_Problem description_. Output every line of the data exactly as it appears.

------------------------------------------------------------

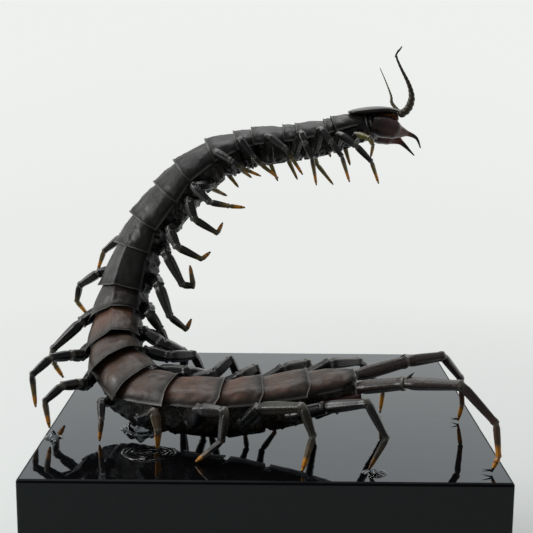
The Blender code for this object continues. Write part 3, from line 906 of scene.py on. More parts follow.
@dataclass(frozen=True)
class PaleFloorFinish(Finish):
    """Plain pale matt board that glows with painted light of its own, more so away from the object and up the
    wall.
    """

    light: Colour = (0.80, 0.82, 0.80)
    glow: Colour = (0.825, 0.840, 0.825)
    glow_from: float = 0.10
    glow_full: float = 0.46
    wall_from: float = 0.75
    wall_top: float = 1.10

    def build(self) -> Material:
        """Build the material."""
        sketch, shader, place = self.start(Specular_IOR_Level=0.0)
        cloud = sketch.speckle(place, 8.0, 2.0)
        away = sketch.add("ShaderNodeVectorMath", {0: place}, operation="LENGTH").outputs["Value"]
        # Painted glow: the board emits light of its own, weak near the object and stronger away from it and
        # up the wall; its own colour fades to black where it glows.
        painted_glow = sketch.ranged(away, self.glow_from, self.glow_full, 0.12, 0.985)
        painted_glow = sketch.plus(painted_glow, sketch.ranged(away, self.wall_from, self.wall_top, 0.0, 0.055))
        sketch.join(painted_glow, shader.inputs["Emission Strength"])
        shader.inputs["Emission Color"].default_value = (*self.glow, 1.0)
        base = sketch.blend(cloud, self.light, tuple(0.985 * c for c in self.light))
        base = sketch.blend(painted_glow, base, (0.0, 0.0, 0.0))
        rough = sketch.spread(cloud, 0.85, 0.95)
        return self.close(sketch, shader, base, rough, cloud, 0.02 * MM)


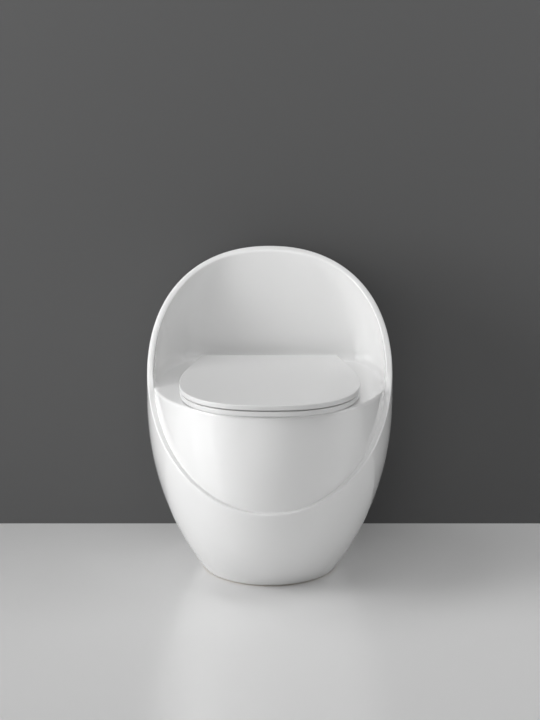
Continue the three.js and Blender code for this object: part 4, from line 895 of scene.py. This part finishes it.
def chrome_plate():
    """Bright chrome with faint wipe marks."""
    f, c = Finish("chrome plate"), finishes()
    wipe = f.noise(70.0, 3.0, stretch=(1, 6, 1))
    rough = 0.05 + f.ramp(wipe, 0.45, 0.9) * 0.14
    tone = f.blend(f.noise(9.0, 2.0), c.chrome, shaded(c.chrome, 0.94))
    return f.finish(Base_Color=tone, Metallic=1.0, Roughness=rough, Normal=f.bump(wipe, 0.00004, 0.2))


def zinc_steel():
    """Zinc-plated steel with drawn lines and dull clouds."""
    f, c = Finish("zinc steel"), finishes()
    drawn = f.noise(900.0, 2.0, stretch=(0.06, 1, 1))
    cloud = f.ramp(f.noise(55.0, 3.0), 0.35, 0.7)
    tone = f.blend(cloud, c.steel, shaded(c.steel, 0.72))
    rough = 0.26 + cloud * 0.16 + drawn * 0.08
    return f.finish(Base_Color=tone, Metallic=1.0, Roughness=rough, Normal=f.bump(drawn, 0.00006, 0.3))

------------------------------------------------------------

_Solution_.
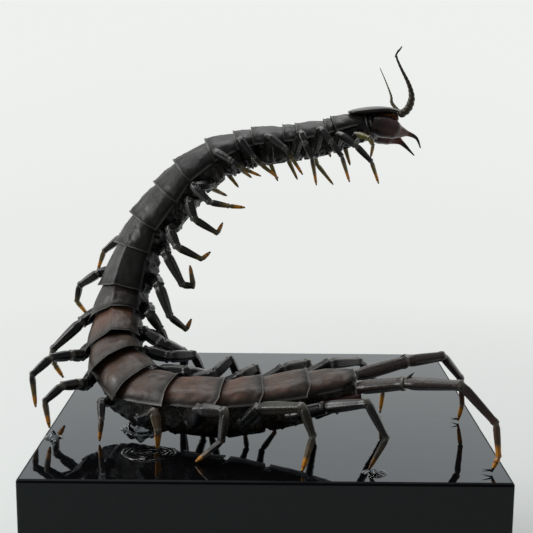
The Blender code for this object continues. Write part 3, from line 906 of scene.py on. More parts follow.
@dataclass(frozen=True)
class PaleFloorFinish(Finish):
    """Plain pale matt board that glows with painted light of its own, more so away from the object and up the
    wall.
    """

    light: Colour = (0.80, 0.82, 0.80)
    glow: Colour = (0.825, 0.840, 0.825)
    glow_from: float = 0.10
    glow_full: float = 0.46
    wall_from: float = 0.75
    wall_top: float = 1.10

    def build(self) -> Material:
        """Build the material."""
        sketch, shader, place = self.start(Specular_IOR_Level=0.0)
        cloud = sketch.speckle(place, 8.0, 2.0)
        away = sketch.add("ShaderNodeVectorMath", {0: place}, operation="LENGTH").outputs["Value"]
        # Painted glow: the board emits light of its own, weak near the object and stronger away from it and
        # up the wall; its own colour fades to black where it glows.
        painted_glow = sketch.ranged(away, self.glow_from, self.glow_full, 0.12, 0.985)
        painted_glow = sketch.plus(painted_glow, sketch.ranged(away, self.wall_from, self.wall_top, 0.0, 0.055))
        sketch.join(painted_glow, shader.inputs["Emission Strength"])
        shader.inputs["Emission Color"].default_value = (*self.glow, 1.0)
        base = sketch.blend(cloud, self.light, tuple(0.985 * c for c in self.light))
        base = sketch.blend(painted_glow, base, (0.0, 0.0, 0.0))
        rough = sketch.spread(cloud, 0.85, 0.95)
        return self.close(sketch, shader, base, rough, cloud, 0.02 * MM)


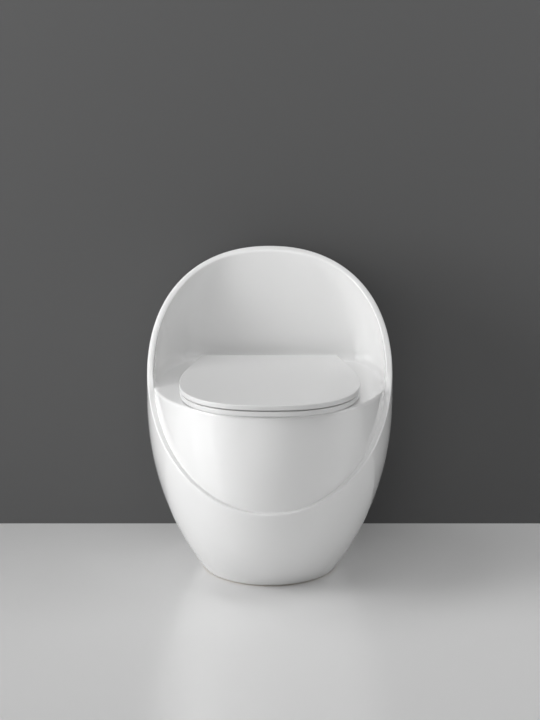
Continue the three.js and Blender code for this object: part 4, from line 895 of scene.py. This part finishes it.
def chrome_plate():
    """Bright chrome with faint wipe marks."""
    f, c = Finish("chrome plate"), finishes()
    wipe = f.noise(70.0, 3.0, stretch=(1, 6, 1))
    rough = 0.05 + f.ramp(wipe, 0.45, 0.9) * 0.14
    tone = f.blend(f.noise(9.0, 2.0), c.chrome, shaded(c.chrome, 0.94))
    return f.finish(Base_Color=tone, Metallic=1.0, Roughness=rough, Normal=f.bump(wipe, 0.00004, 0.2))


def zinc_steel():
    """Zinc-plated steel with drawn lines and dull clouds."""
    f, c = Finish("zinc steel"), finishes()
    drawn = f.noise(900.0, 2.0, stretch=(0.06, 1, 1))
    cloud = f.ramp(f.noise(55.0, 3.0), 0.35, 0.7)
    tone = f.blend(cloud, c.steel, shaded(c.steel, 0.72))
    rough = 0.26 + cloud * 0.16 + drawn * 0.08
    return f.finish(Base_Color=tone, Metallic=1.0, Roughness=rough, Normal=f.bump(drawn, 0.00006, 0.3))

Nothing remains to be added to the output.